Some people call this mystical. Others call it sensitivity.
Either way, something shifts when we begin to treat the world as responsive, alive, participatory.
We begin to realize: we’re not moving through a dead world.
We’re in relationship, all the time.


Presence and Pattern

But how we relate isn’t neutral.
It’s shaped by what we’ve lived through.

Trauma teaches us how to relate.
It wires us for vigilance, collapse, shapeshifting, control.
Even long after the threat is gone, our bodies remember the lesson.

So when we enter relational presence, we don’t meet the world as blank slates.
We meet it with the patterns we’ve learned to survive.

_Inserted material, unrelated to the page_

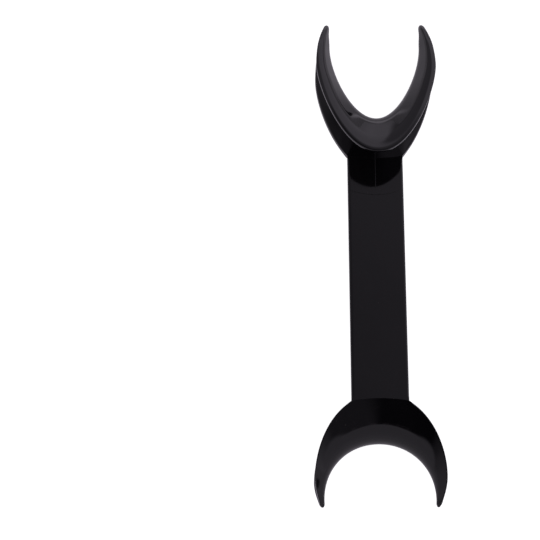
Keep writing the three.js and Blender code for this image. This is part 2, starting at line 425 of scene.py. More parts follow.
class Hook:
    """A C-shaped hook: plate, saddle and lip, built as one surface and split into pieces."""

    NECK_STEPS = 16
    HORN_STEPS = 64
    TIP_STEPS = 9
    LINE_STEPS = 10
    ARC_STEPS = 30
    NOSE_STEPS = 17
    KNEE_STEPS = 12
    CORNER_STEPS = 7
    TRACE_STEPS = 240
    HALVINGS = 40
    HORN_EASE = 1.25
    TIP_TURN = 86.0
    ROUNDING_FADE = 0.04
    ROUNDING_SHARE = 0.42

    def __init__(self, sizes: HookSizes, handle: HandleSizes) -> None:
        """Plans the hook.

        Args:
            sizes: The hook's own sizes.
            handle: The handle that it grows out of.
        """
        self.sizes = sizes
        self.handle = handle
        tip = (sizes.tip_half_spacing, sizes.tip_reach)
        self.mouth = sizes.mouth.points(sizes.channel_depth, *tip, self.TRACE_STEPS)
        self.rim = sizes.outline.points(0.0, *tip, self.TRACE_STEPS)
        half = handle.width / 2
        inner_rim = self.rim[: self.TRACE_STEPS // 2]
        self.neck = np.array([half, float(np.interp(half, inner_rim[:, 0], inner_rim[:, 1]))])
        shares = np.linspace(0.0, 1.0, self.TRACE_STEPS)
        crease = np.stack([shares * half, self.neck[1] - handle.crease_bow * (1 - shares**2)], 1)
        beyond = self.rim[(self.rim[:, 0] > half) | (self.rim[:, 1] > self.neck[1])]
        self.plate_line = np.vstack([crease, beyond])
        steps = np.linalg.norm(np.diff(self.mouth, axis=0), axis=1)
        self.along = np.concatenate([[0.0], np.cumsum(steps)])
        self.ways = np.gradient(self.mouth, self.along, axis=0)
        self.ways[0] = (1.0, 0.0)

    @property
    def neck_y(self) -> float:
        """The neck corner's distance from the handle's middle, in millimetres."""
        return self.handle.lip_spacing / 2 + float(self.neck[1])

    def _ray(self, share: float) -> tuple[np.ndarray, np.ndarray]:
        """Finds a point on the mouth edge and the unit way out of the channel there.

        Args:
            share: How far the point lies along the right half of the edge, from 0 to 1.

        Returns:
            The point and the way.
        """
        length = share * self.along[-1]
        at = np.array([np.interp(length, self.along, self.mouth[:, k]) for k in (0, 1)])
        way = np.array([np.interp(length, self.along, self.ways[:, k]) for k in (0, 1)])
        way /= np.linalg.norm(way)
        return at, np.array([way[1], -way[0]])

    def _station(self, share: float, neck_share: float, scale: float) -> Station:
        """Measures one cut across the channel on the right-hand side.

        Args:
            share: How far the cut lies along the mouth edge.
            neck_share: Where the cut through the neck corner lies.
            scale: The cut's size against its full size.

        Returns:
            The cut.
        """
        at, out = self._ray(share)
        least = self.sizes.tip_width

        def width(line: np.ndarray) -> float:
            """Gives the channel's width out to a line, eased to end at the tip's own width."""
            free = reach(at, out, line)
            return math.hypot(free, share * least) if math.isfinite(free) else least

        beyond = max(0.0, (share - neck_share) / (1 - neck_share))
        return Station(at, out, width(self.rim), width(self.plate_line), beyond, scale, 1)

    def _neck_share(self) -> float:
        """Finds the share of the mouth edge whose way out meets the neck corner.

        Returns:
            The share.
        """
        low, high = 0.0, 0.5
        for _ in range(self.HALVINGS):
            middle = (low + high) / 2
            at, out = self._ray(middle)
            across = (self.neck[0] - at[0]) * out[1] - (self.neck[1] - at[1]) * out[0]
            low, high = (middle, high) if across < 0 else (low, middle)
        return (low + high) / 2

    def stations(self) -> list[Station]:
        """Lists the cuts from the left tip to the right tip.

        Returns:
            The cuts.
        """
        neck = self._neck_share()
        start = 1 - self.sizes.tip_width / self.along[-1]
        inside = [(s * neck, 1.0) for s in np.linspace(0.0, 1.0, self.NECK_STEPS + 1)]
        ease = np.linspace(0.0, 1.0, self.HORN_STEPS + 1)[1:] ** self.HORN_EASE
        horn = [(neck + float(s) * (start - neck), 1.0) for s in ease]
        turns = np.radians(np.linspace(0.0, self.TIP_TURN, self.TIP_STEPS + 1)[1:])
        tip = [(start + (1 - start) * math.sin(a), math.cos(a)) for a in turns]
        right = [self._station(share, neck, scale) for share, scale in inside + horn + tip]
        left = [
            Station(s.at, s.out, s.lip, s.plate, s.beyond_neck, s.scale, -1) for s in right[:0:-1]
        ]
        return left + right

    def _section(self, cut: Station) -> tuple[np.ndarray, dict[str, slice]]:
        """Draws the closed section at one cut.

        Args:
            cut: The cut.

        Returns:
            The section's points (u, v), u out from the mouth edge and v up from the channel's
            middle, and the columns of its stretches.
        """
        size = self.sizes
        half = size.height / 2
        fall = 1 - cut.beyond_neck**size.height_fall
        high = (size.tip_half_height + (half - size.tip_half_height) * fall) * cut.scale
        lip_width = cut.lip * cut.scale
        plate_width = cut.plate * cut.scale
        radius = min(size.saddle_radius, size.round_share * half) * high / half
        wall = min(size.saddle_wall, size.wall_share * radius)
        edge = min(self.handle.thickness, size.edge_share * high)
        rim = min(size.rim_wall, size.edge_share * high, size.rim_share * lip_width)
        knee = min(size.lip_knee, size.knee_share * lip_width)
        nose_width = lip_width - rim / 2
        knee_at = np.array([nose_width - knee, high])

        def tangent(width: float) -> float:
            """Gives the angle at which a straight wall from this width meets the saddle."""
            away = math.hypot(width - radius, high)
            return math.atan2(high, width - radius) + math.acos(min(1.0, radius / away))

        lower, upper = tangent(plate_width), tangent(float(knee_at[0]))
        angles = -lower + np.linspace(0.0, 1.0, self.ARC_STEPS) * (upper + lower - 2 * math.pi)
        ring = np.stack([np.cos(angles), np.sin(angles)], 1)
        outer = ring * radius + [radius, 0.0]
        inner = ring * (radius - wall) + [radius, 0.0]
        turns = np.linspace(math.pi / 2, -math.pi / 2, self.NOSE_STEPS)
        round_nose = np.stack([np.cos(turns).clip(0.0), np.sin(turns)], 1)
        squared = np.sign(round_nose) * np.abs(round_nose) ** size.rim_squareness
        nose = squared * rim / 2 + [nose_width, high - rim / 2]
        back = (outer[-1] - knee_at) / np.linalg.norm(outer[-1] - knee_at)
        bend = quadratic(knee_at + back * knee, knee_at, nose[0], self.KNEE_STEPS)[:-1]
        corner_out = np.array([plate_width, -high])
        corner_in = np.array([plate_width, -high + edge])
        fade = smooth_step(cut.beyond_neck / self.ROUNDING_FADE)
        rounding = min(self.handle.edge_radius * fade, self.ROUNDING_SHARE * edge)
        round_out = max(LEAST_ROUNDING, rounding) * cut.scale
        rim_out = rounded_corner(corner_out, corner_in, outer[0], round_out, self.CORNER_STEPS)
        rim_in = rounded_corner(corner_in, inner[0], corner_out, round_out, self.CORNER_STEPS)

        def line(a: np.ndarray, b: np.ndarray) -> np.ndarray:
            """Gives the points between two ends, without the ends."""
            return a + (b - a) * np.linspace(0.0, 1.0, self.LINE_STEPS + 2)[1:-1, None]

        stretches = {
            "rim_out": rim_out,
            "plate_outer": line(rim_out[-1], outer[0]),
            "saddle_outer": outer,
            "lip_outer": np.vstack([line(outer[-1], bend[0]), bend]),
            "nose": nose,
            "lip_inner": line(nose[-1], inner[-1]),
            "saddle_inner": inner[::-1],
            "plate_inner": line(inner[0], rim_in[0]),
            "rim_in": rim_in,
        }
        columns: dict[str, slice] = {}
        first = 0
        for name, points in stretches.items():
            columns[name] = slice(first, first + len(points))
            first += len(points)
        return np.vstack(list(stretches.values())), columns

    def surface(self) -> tuple[np.ndarray, np.ndarray, dict[str, slice]]:
        """Builds the hook's whole surface in the handle frame.

        Returns:
            Points and normals of shape (cuts, columns, 3), and the columns of each stretch.
        """
        rows = []
        columns: dict[str, slice] = {}
        for cut in self.stations():
            section, columns = self._section(cut)
            away = section[:, 0] + (1 - cut.scale) * cut.lip / 2
            x = cut.side * (cut.at[0] + away * cut.out[0])
            y = cut.at[1] + away * cut.out[1] + self.handle.lip_spacing / 2
            up = section[:, 1] + self.sizes.height / 2
            if self.sizes.facing is Facing.UP:
                rows.append(np.stack([x, y, up - self.handle.thickness], 1))
            else:
                rows.append(np.stack([x, -y, -up], 1))
        points = np.array(rows)
        return points, grid_normals(points, closed=True), columns

    def build(self, place: Placement) -> dict[str, bpy.types.Object]:
        """Builds the plate, the saddle and the lip.

        Args:
            place: The handle frame's place.

        Returns:
            The pieces by the name of the CAD node that each stands for.
        """
        points, normals, columns = self.surface()
        total = points.shape[1]
        numbers = {name: np.arange(total)[span] for name, span in columns.items()}
        outer, inner = numbers["saddle_outer"], numbers["saddle_inner"]
        plate = [
            inner[-1:], numbers["plate_inner"], numbers["rim_in"], numbers["rim_out"],
            numbers["plate_outer"], outer[:1],
        ]
        lip = [
            outer[-1:], numbers["lip_outer"], numbers["nose"], numbers["lip_inner"], inner[:1],
        ]
        regions = {
            "plate": [np.concatenate(plate)],
            "saddle": [outer, inner],
            "lip": [np.concatenate(lip)],
        }
        pieces = {}
        for region, strips in regions.items():
            ring = np.concatenate(strips)
            shell = Shell()
            grid = shell.add_grid(points[:, ring], normals[:, ring])
            first = 0
            for strip in strips:
                last = first + len(strip) - 1
                shell.skin(grid[:, first : last + 1])
                joint = [last, (last + 1) % len(ring)]
                shell.skin(grid[:, joint], flat=True)
                first = last + 1
            shell.cap_ends(grid)
            node = f"{self.sizes.name}_{region}"
            pieces[node] = shell.to_object(f"{node}_moulded", place.matrix)
        return pieces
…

And that can get confusing.

Sometimes presence doesn’t feel safe.
Sometimes beauty feels suspicious.
Sometimes a moment that should feel nourishing makes us feel like we’re disappearing.

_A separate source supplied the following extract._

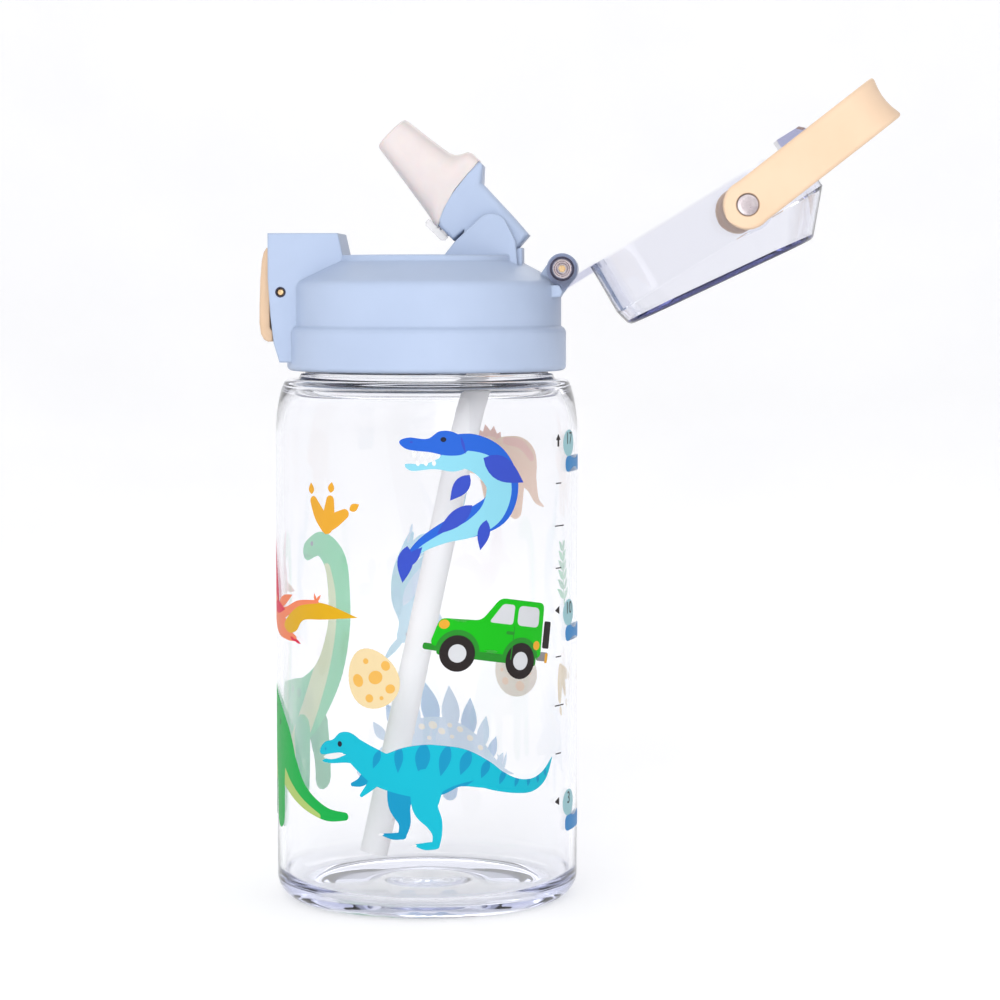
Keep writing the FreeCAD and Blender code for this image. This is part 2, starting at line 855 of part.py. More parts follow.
def make_spout_seal():
    """Soft ring round the port, shaped to the hub that turns on it."""
    low = S.recess_floor - 0.3
    ring = tube("spout_seal_ring", S.flow_radius + 2.3, S.flow_radius + 0.3, 4,
                (S.spout_x, 0, low))
    hub = cylinder("spout_seal_seat", S.hub_radius + 0.04, 30,
                   (S.spout_x, -15, S.spout_z), ALONG_Y)
    cut("spout_seal", ring, hub)


# ---------------------------------------------------------------- cover


def rounded_slab(x_low, x_high, half, corner, height):
    """Rounded rectangle at a height, as a wire."""
    k = corner * (1 - math.sqrt(0.5))
    spots = []
    for sx, sy in ((1, 1), (-1, 1), (-1, -1), (1, -1)):
        x, y = (x_high if sx > 0 else x_low), sy * half
        ahead = Vector(x - sx * corner, y, height)
        aside = Vector(x, y - sy * corner, height)
        middle = Vector(x - sx * k, y - sy * k, height)
        spots.append((aside, middle, ahead) if sx * sy > 0 else (ahead, middle, aside))
    edges = []
    for n, (begin, middle, end) in enumerate(spots):
        edges.append(Part.Arc(begin, middle, end).toShape())
        edges.append(Part.LineSegment(end, spots[(n + 1) % 4][0]).toShape())
    return Part.Wire(edges)


def cover_hull(inset, rim, top):
    """Solid inside of the cover's outer face moved in by a distance."""
    corner = S.cover_corner.value - inset
    levels = [
        (S.cover_front, S.cover_back, S.cover_half, rim),
        (S.cover_front_crease, S.cover_back_crease, S.cover_half, S.cover_crease.value),
        (S.cover_front_crease - 9.2, S.cover_back_crease - 2.6, S.cover_top_half, top),
    ]
    wires = [rounded_slab(-front.value + inset, back.value - inset, half.value - inset,
                          corner, height)
             for front, back, half, height in levels]
    return Part.makeLoft(wires, True, True)


def above_roof(inset):
    """Everything above the cover's sloping roof, moved down by a distance."""
    slope = (S.cover_top_front.value - S.cover_top_back.value) / 47.3
    middle = S.cover_top_front.value - inset - slope * 21.1
    corners = [(-60, middle + slope * 60), (60, middle - slope * 60), (60, 220), (-60, 220)]
    wire = Part.makePolygon([Vector(x, -60, z) for x, z in corners + corners[:1]])
    return Part.Face(wire).extrude(Vector(0, 120, 0))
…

Relating to an alive world can stir up all the places where aliveness once felt dangerous.

We might:

  • Feel overwhelmed or flooded by too much sensation
  • Merge with our environment and lose our center
  • Start to feel less like ourselves, not more

This doesn’t mean relational presence is wrong.
It means it touches something deep.


Relational Presence as Repatterning

Relational presence isn’t just a mystical experience—it’s also a practice.
It’s a way to gently re-pattern how we meet the world, moment by moment.

It’s about noticing:

  • How we’re relating
  • Why we’re relating that way
  • And whether we have more choices than we realized

It’s about staying in relationship with what’s here, without losing ourselves in it.
It’s about letting the world be alive, without assigning it too much power.
It’s about learning to trust presence again—not as a performance, but as a homecoming.


A Way of Being

Relational presence doesn’t demand belief. It doesn’t ask for perfection.
It asks for willingness.

To slow down.
To notice how you’re meeting what’s around you.
To listen without bracing.
To stay connected to yourself as you connect to the world.

In that space, something soft opens.
You don’t have to force meaning.
You don’t have to disappear.

You’re in relationship.
Not just with other people—but with the moment itself.
And maybe, in that relationship, healing becomes possible.

Not because you’ve changed who you are—
but because you’ve remembered how to relate to life from the center of who you’ve always been.